Political Art and Activism: Making America Great Again
Political Art and Activism: Making America Great Again
Cressman Center for Visual Arts
March 8, 2018
6-7:30 PM
As part of the exhibition For Freedoms: Make America Great Again, the University of Louisville's Hite Art Institute and Cooperative Consortium for Transdisciplinary Social Justice present a panel discussion exploring the role, place, and power of public political art using the billboard as a catalyst for discussion. Panelists will discuss their opinions towards the intention/influence/impact of public art and provide insight on how public politicized art can be a used as a catalyst for social change. Panelists include Brianna Harlan, Dr. Annette Harris Powell, and Dr. DeBraun Thomas.
Brianna Harlan
Mixed-media artist
Brianna Harlan is a mixed media artist from Louisville, Kentucky. She lets concept and people drive her work, using visual art as a tool for a participatory, reflective, and constructive experience. She has been gaining a reputation as an emerging artist and activist, being selected for the inaugural class of the Creative Capital and Community of Foundation of Louisville's fellowship program: Hadley Creatives; exhibiting in several shows; and receiving an arts residency focused on teaching Meyzeek Middle School students about activism, advocacy, and community through art. Her recent presentation at the Festival of Faiths launch event highlighted the power of art to capture, communicate, and transform. She has also kept busy teaching, curating, and serving/supporting the community through art and her role as a Center For Neighborhoods Community Liaison. She is excited to keep making, learning, and sharing using what she brings up constantly: Radical Vulnerability. You can find her next big work at this year's Festival of Faiths where she will premiere an installation built around wisdom collected from all over the city of Louisville.
Dr. Annette Harris Powell
Associate Professor, English, Rhetoric, and Composition
Bellarmine University
A second-generation immigrant, born in St. Thomas and raised in New York City, Annette Harris Powell received her B.A. from Amherst College, and an M.A. and Ph.D. from the University of Louisville. A core conceptual theme in all of her work is the rhetoric of place and how it shapes memory in public spaces.

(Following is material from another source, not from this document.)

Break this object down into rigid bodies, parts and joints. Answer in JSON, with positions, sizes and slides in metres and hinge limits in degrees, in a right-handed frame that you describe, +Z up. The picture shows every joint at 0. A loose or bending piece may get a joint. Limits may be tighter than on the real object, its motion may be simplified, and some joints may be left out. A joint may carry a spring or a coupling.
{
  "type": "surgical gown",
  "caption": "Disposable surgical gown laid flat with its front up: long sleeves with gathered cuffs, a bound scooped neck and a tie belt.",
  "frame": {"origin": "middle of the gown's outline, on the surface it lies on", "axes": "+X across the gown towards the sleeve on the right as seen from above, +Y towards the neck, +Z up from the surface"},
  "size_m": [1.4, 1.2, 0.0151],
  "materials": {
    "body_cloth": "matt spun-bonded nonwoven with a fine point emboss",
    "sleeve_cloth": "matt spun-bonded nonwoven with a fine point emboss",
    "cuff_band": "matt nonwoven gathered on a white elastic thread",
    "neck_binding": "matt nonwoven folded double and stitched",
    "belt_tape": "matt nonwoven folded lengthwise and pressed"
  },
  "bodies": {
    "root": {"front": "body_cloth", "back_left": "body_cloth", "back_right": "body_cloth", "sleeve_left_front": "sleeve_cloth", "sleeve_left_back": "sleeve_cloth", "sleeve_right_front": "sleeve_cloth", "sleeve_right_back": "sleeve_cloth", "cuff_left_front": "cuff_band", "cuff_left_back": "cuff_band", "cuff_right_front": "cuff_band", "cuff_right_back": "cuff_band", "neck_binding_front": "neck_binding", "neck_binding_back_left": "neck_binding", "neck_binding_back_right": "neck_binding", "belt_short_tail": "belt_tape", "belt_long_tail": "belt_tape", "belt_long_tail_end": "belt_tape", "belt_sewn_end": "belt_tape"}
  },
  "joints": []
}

Her current research examines the representation of culture through language, images, and structures, expressly the role of statuaries, monuments, and memorials in shaping our collective consciousness and cultural meaning, as well as influencing contemporary discourses. Dr. Powell is on the editorial board of Composition Studies and was a member of the Scholars Advisory Committee for the Frazier History Museum’s exhibit, Spirits of the Passage: The Story of the Transatlantic Slave Trade (2013). Her on-going project focuses on identity, memory, and place in the preservation of indigenous Sea Islands culture. Her writing studies research interests include access, literacy, and place-related issues; specifically, how place shapes civic engagement both inside and outside of the classroom.

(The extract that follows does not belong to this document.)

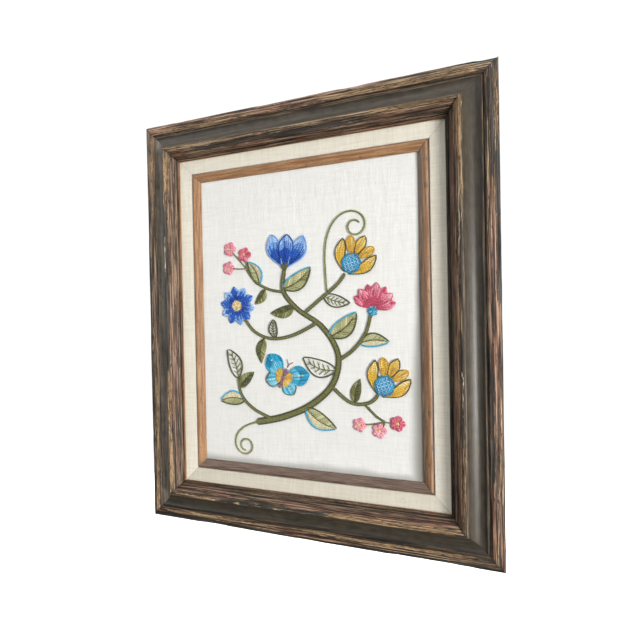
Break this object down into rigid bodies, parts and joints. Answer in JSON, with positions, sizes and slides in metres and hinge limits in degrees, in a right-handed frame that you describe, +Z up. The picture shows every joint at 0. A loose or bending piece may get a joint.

Dr. Powell teaches classes in writing and visual culture, public rhetoric, and Post-colonial literature, as well as introductory courses in literature. Past courses include cultural rhetorics and writing, writing as social action, and teaching writing. Although her courses are different in purpose and scale, students in her classes should expect to write to learn, to compose their ideas, and to communicate them through traditional forms as well as new media platforms of their choosing. She serves as Director of the First Year Writing Experience.
DeBraun Thomas
Organizer Apprentice
Kentuckians for the Commonwealth
DeBraun Thomas is a native of the San Francisco Bay Area and moved to Lexington in 2008. After graduating from the University of Kentucky in 2012, he began working as an intern at Lexington's NPR station WUKY and was brought on staff in 2013. History and storytelling are big passions of his and he was able to do both in producing The Unghosting of Medgar Evers (2012) and a documentary on the March on Frankfort (2013) for WUKY. DeBraun does a weekly feature on local musicians in Lexington called Local Music Monday and is also the host of the Crunkadelic Funk Show which airs Saturdays at 9pm on WUKY. Speaking out on social issues is something he's felt is his duty as a person of color. In 2016 DeBraun founded the Take Back Cheapside Movement, a coalition of various organizing groups with the goal of removing confederate statues located at Cheapside, the site of a former slave market in Lexington. In addition to producing radio features and organizing, DeBraun also spends his time writing and performing music. He released his first album, All My Colors Are Blind, in 2015 and continues to perform regionally with his band. DeBraun is looking forward to working with KFTC and gathering more tools to use in the fight against oppression.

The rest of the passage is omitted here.